Les trains caillassés par de jeunes adolescents, la mort de cheminots causée par des jets de pierre d'enfant qui en font un moyen de détente et d'amusement au vu et au su de leurs parents et de leur voisinage, glacent les consciences. Fléau récurrent depuis toujours, le jet de pierres au passage de trains, provoque juste, de temps en temps, un débrayage des cheminots.

La réaction est insignifiante face à une situation dramatique. Pourtant, les tronçons où les enfants lancent des pierres sont connus.

Il suffit de passer les quartiers au crible, convoquer les parents, leur faire payer de lourdes amendes conséquentes aux dégâts matériels causés, mettre les enfants face à leurs délits, déposer plainte contre X, contre le laisser- aller, la non-dénonciation, la complicité...

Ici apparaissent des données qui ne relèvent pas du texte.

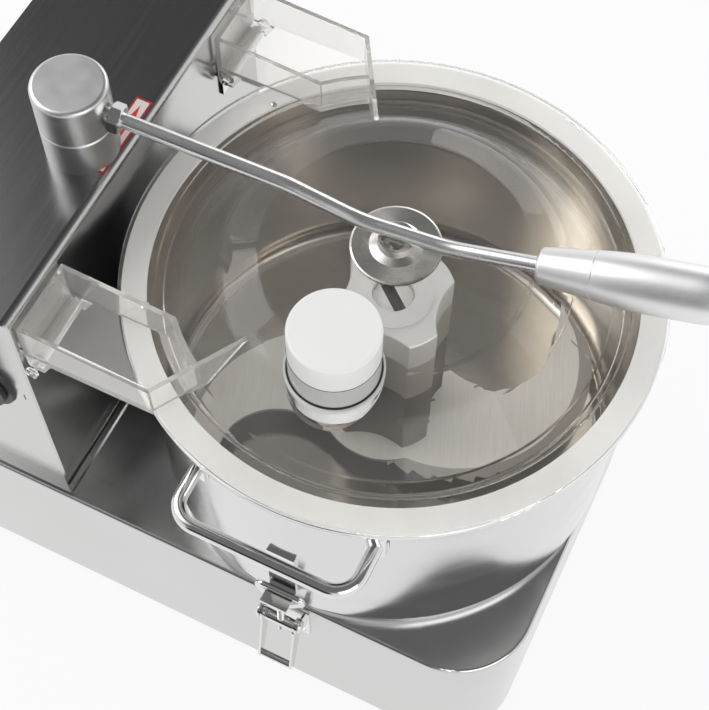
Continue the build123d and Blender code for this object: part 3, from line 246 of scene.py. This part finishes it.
# Stainless plate, faced on a lathe: highlights fan out from its middle.
facedSteel = metal({
    "name": "facedStainless", "light": "#d8d5d0", "dark": "#cfccc7",
    "mark": (9, 9, 9), "rough": (0.26, 0.3), "depth": 0.0005, "detail": 1.0, "turned": 0.85,
})
# Bright bar of the lever, drawn and chromed: crisp light and dark stripes along it.
chromedBar = metal({
    "name": "chromedSteelBar", "light": "#efefef", "dark": "#e8e8e8",
    "mark": (40, 6, 6), "rough": (0.25, 0.31), "depth": 0.001, "detail": 1.0,
})
# Aluminium grip, turned and clear anodised: pale and silky.
anodisedAluminium = metal({
    "name": "anodisedAluminium", "light": "#f0f0f1", "dark": "#e8e8e9",
    "mark": (1.2, 1.2, 1.2), "rough": (0.38, 0.45), "depth": 0.001,
})
# Aluminium nut of the blade stack, machined and tumbled: pale satin.
tumbledAluminium = metal({
    "name": "tumbledAluminium", "light": "#dddcd9", "dark": "#cfcecb",
    "mark": (1.0, 1.0, 1.0), "rough": (0.42, 0.5), "depth": 0.004, "metallic": 0.5,
})
# Aluminium spacers, milled: some lighter and some darker.
milledAluminium = metal({
    "name": "milledAluminium", "light": "#b9b4ae", "dark": "#aaa59f",
    "mark": (2, 2, 0.7), "rough": (0.34, 0.44), "depth": 0.002, "metallic": 0.7,
})
# The same aluminium, darker, for the middle spacer and the blade hub: dull grey brown.
darkenedAluminium = metal({
    "name": "darkenedAluminium", "light": "#7f7870", "dark": "#6d665f",
    "mark": (2, 2, 0.7), "rough": (0.32, 0.42), "depth": 0.002,
})
# Sand-cast aluminium, as cast: grey and pebbled, with no clear highlight.
castAluminium = metal({
    "name": "sandCastAluminium", "light": "#c3c3c1", "dark": "#afafad",
    "mark": (0.9, 0.9, 0.9), "rough": (0.42, 0.55), "depth": 0.04,
})
# Zinc-plated steel: cool grey with a slight cloud.
zincPlate = metal({
    "name": "zincPlatedSteel", "light": "#bfc1bd", "dark": "#a6a9a1",
    "mark": (6, 6, 6), "rough": (0.3, 0.42), "depth": 0.01,
})
# Plain steel, turned and ground: mid grey, with short soft highlights.
machinedSteel = metal({
    "name": "machinedSteel", "light": "#d2d2d2", "dark": "#bcbcbc",
    "mark": (2, 2, 0.6), "rough": (0.34, 0.44), "depth": 0.002,
})
# Acetal plug, injection moulded: chalk white with a soft sheen.
whiteAcetal = moulded({
    "name": "whiteAcetal", "light": "#f8f8f7", "dark": "#f5f5f4", "grit": 0.8, "rough": (0.34, 0.42),
    "depth": 0.008, "ior": 1.48, "milky": 0.1,
})
# Silicone seal, moulded: milky white under the lid's edge.
milkySilicone = moulded({
    "name": "milkySilicone", "light": "#eeedea", "dark": "#e6e5e2", "grit": 1.5, "rough": (0.4, 0.5),
    "depth": 0.015, "ior": 1.41, "milky": 0.2,
})
# Black nylon, moulded with a fine grain: deep grey with a broad sheen.
blackNylon = moulded({
    "name": "blackMouldedNylon", "light": "#1a1a1b", "dark": "#101011", "grit": 0.6, "rough": (0.38, 0.5),
    "depth": 0.03, "ior": 1.53,
})
# Nitrile rubber: black and nearly matt.
blackRubber = moulded({
    "name": "blackNitrileRubber", "light": "#1e1e1e", "dark": "#141414", "grit": 0.9, "rough": (0.62, 0.75),
    "depth": 0.05, "ior": 1.52,
})
# Motor enamel, sprayed over castings: slate grey and half gloss.
motorEnamel = moulded({
    "name": "greyMotorEnamel", "light": "#41454a", "dark": "#34383e", "grit": 1.2, "rough": (0.32, 0.42),
    "depth": 0.04, "ior": 1.5,
})
# Polycarbonate lid, injection moulded: water clear with pale edges.
clearLid = clear({
    "name": "clearPolycarbonate", "tint": "#fdfdfd", "rough": (0.0, 0.02), "ior": 1.28, "depth": 0.1,
    "haze": 0.03, "hazeColour": "#f4f3f0",
})
# The same plastic in the thicker hinge ears: clear with a milky body.
clearEar = clear({
    "name": "clearPolycarbonateEars", "tint": "#fdfdfc", "rough": (0.02, 0.05), "ior": 1.36, "depth": 0.1,
    "haze": 0.13, "hazeColour": "#f6f3ee",
})

# Blade: stainless, surface ground across and bevelled, so its flat is pale and streaked; its bevel, ground
# apart, is also painted darker by its tilt as painted shade.
bladeLook = {
    "flat": "#f6f2ea", "streak": "#ebe7df", "bevel": "#a8a298", "metallic": 0.12, "grainTurn": 22,
    "mark": (1.0, 40, 20), "rough": (0.46, 0.54), "depth": 0.001, "shadedBevelFrom": 0.972, "shadedBevelTo": 0.992,
}


def groundBlade(look):
    material, tree = newMaterial("groundBladeSteel")
    marks = noiseMarks(tree, look["mark"], 4.0, turn=look["grainTurn"])
    # painted shade: faces tilted off level, the bevel, take the darker bevel colour
    flat = ranged(tree, upwardness(tree), 0, 1, look["shadedBevelFrom"], look["shadedBevelTo"])
    streaked = colourMix(tree, ranged(tree, marks, 0, 1), look["streak"], look["flat"])
    colour = colourMix(tree, flat, look["bevel"], streaked)
    finishSurface(tree, look, marks, colour, {"Metallic": look["metallic"]})
    return material


bladeSteel = groundBlade(bladeLook)

# Housing: satin stainless sheet, brushed across. The top is painted darker, a painted reflection of the dark
# ceiling that a flat sheet shows.
housingLook = {
    "wall": "#cbcbca", "top": "#858586", "mark": (1.0, 80, 1.0), "rough": (0.17, 0.22), "depth": 0.0008,
    "paintedTopFrom": 0.8, "paintedTopTo": 0.98,
}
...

Les moyens de lutte contre ces agissements monstrueux ne manquent pas. Sacrifiée sur l'autel d'une politique de sécurité indigente, la garde communale aurait pu être transformée en police communale pour contribuer à la sécurisation de cités où les agressions sont légion.

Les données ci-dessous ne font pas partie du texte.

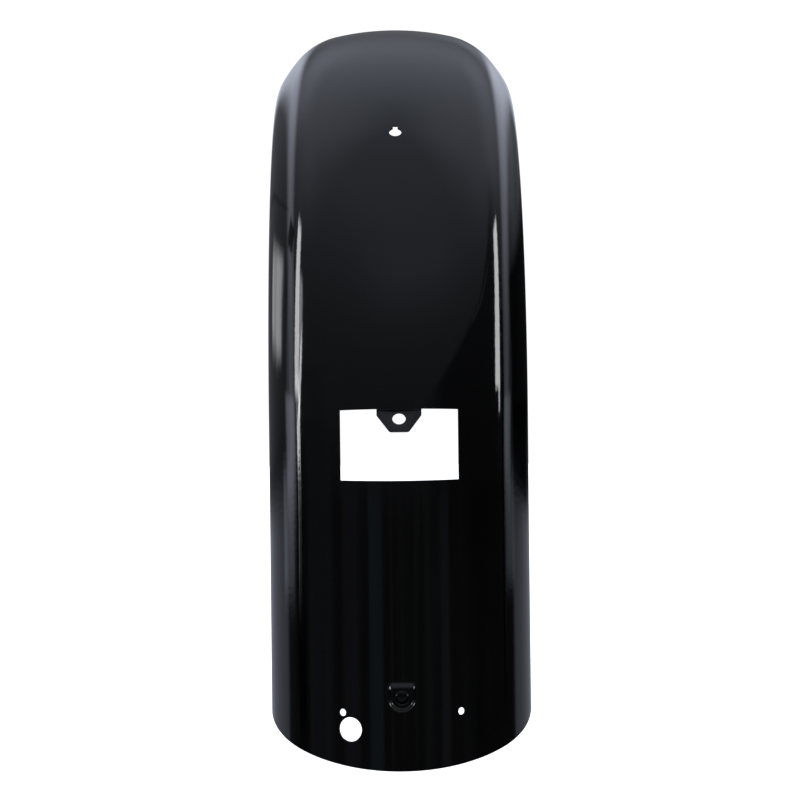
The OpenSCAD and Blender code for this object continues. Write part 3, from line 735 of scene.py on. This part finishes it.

Le pouvoir politique a préféré la transformer en une force de contestation plutôt que de service public. « Cette nuit, un peu avant 1h du matin, un défilé monstre de voitures et concert de klaxons assourdissant jusque très tard, a brusquement réveillé les riverains de la Grande Poste, » nous faisait savoir, hier, un habitant de la capitale. « C'était pour fêter la victoire de l'USMA (...) auxquels s'étaient joints les supporters du Mouloudia, » a-t-il dit en précisant que « c'est la première fois, depuis le 22 février, qu'il y a, à la Grande Poste, une manifestation pour autre chose que le «dégagisme». « Si la scène n'est qu'une liesse de jeunes vantant les performances de leurs clubs sportifs, elle est surtout un des nombreux passe-droits que les citoyens s'arrogent en toute impunité. Les Algériens refusent de croire qu'exprimer leur joie, bruyamment, à des heures indues de la nuit est puni par la loi. Les klaxons sont une pollution sonore et le bruit est défini comme étant, entre autres, « un ensemble de perturbations de toute nature et de toute origine.»

«Affreux, sales et méchants»

En Algérie, le bruit est partie intégrante d'un ensemble d'éléments constituant un environnement national sale, délabré et insolent. Rares sont les secteurs ou quartiers qui dérogent à cette règle. Les nombreux cortèges nuptiaux et leurs lots de feux d'artifices les traversent bien tard dans la nuit.

Le profil et le portrait de la violence n'ont jamais été dressés spécifiquement tant ils sont communs et leurs traits sont partagés par la majorité des citoyens à l'échelle nationale. Le mal est profond jusqu'à se mêler à la génétique.

Incurable, il ne l'est pas si des thérapies sont prescrites aux mentalités et les délits de violence sont punis par la loi. Les pouvoirs publics devront réagir fermement contre tout abus violent, de tout type, de tout genre et dans tous les espaces.

Actionnée pour enquêter sur des faits de corruption et emprisonner des responsables qui faisaient la pluie et le beau temps, il y a à peine quelques mois, l'autorité judiciaire devrait être, aussi, rapide pour réagir et punir tout acte de violence quel qu'il soit.

Le Tribunal correctionnel doit avoir compétence pour s'auto-saisir et condamner la violence aussi infime soit-elle. Et l'impunité ne peut être bannie que si la loi la décrète comme délit ou infraction à l'évolution positive de la société et la punit en tant que telle.

La décision d'hier de l'Institution nationale de la protection des droits de l'enfant, d'ester en justice le père qui a frappé sa fille réchauffe les cœurs. Il faut qu'elle augure d'une ère nouvelle de justice, de droit, de responsabilité, d'éthique et de morale. L'évolution de la société algérienne en dépend profondément et très largement.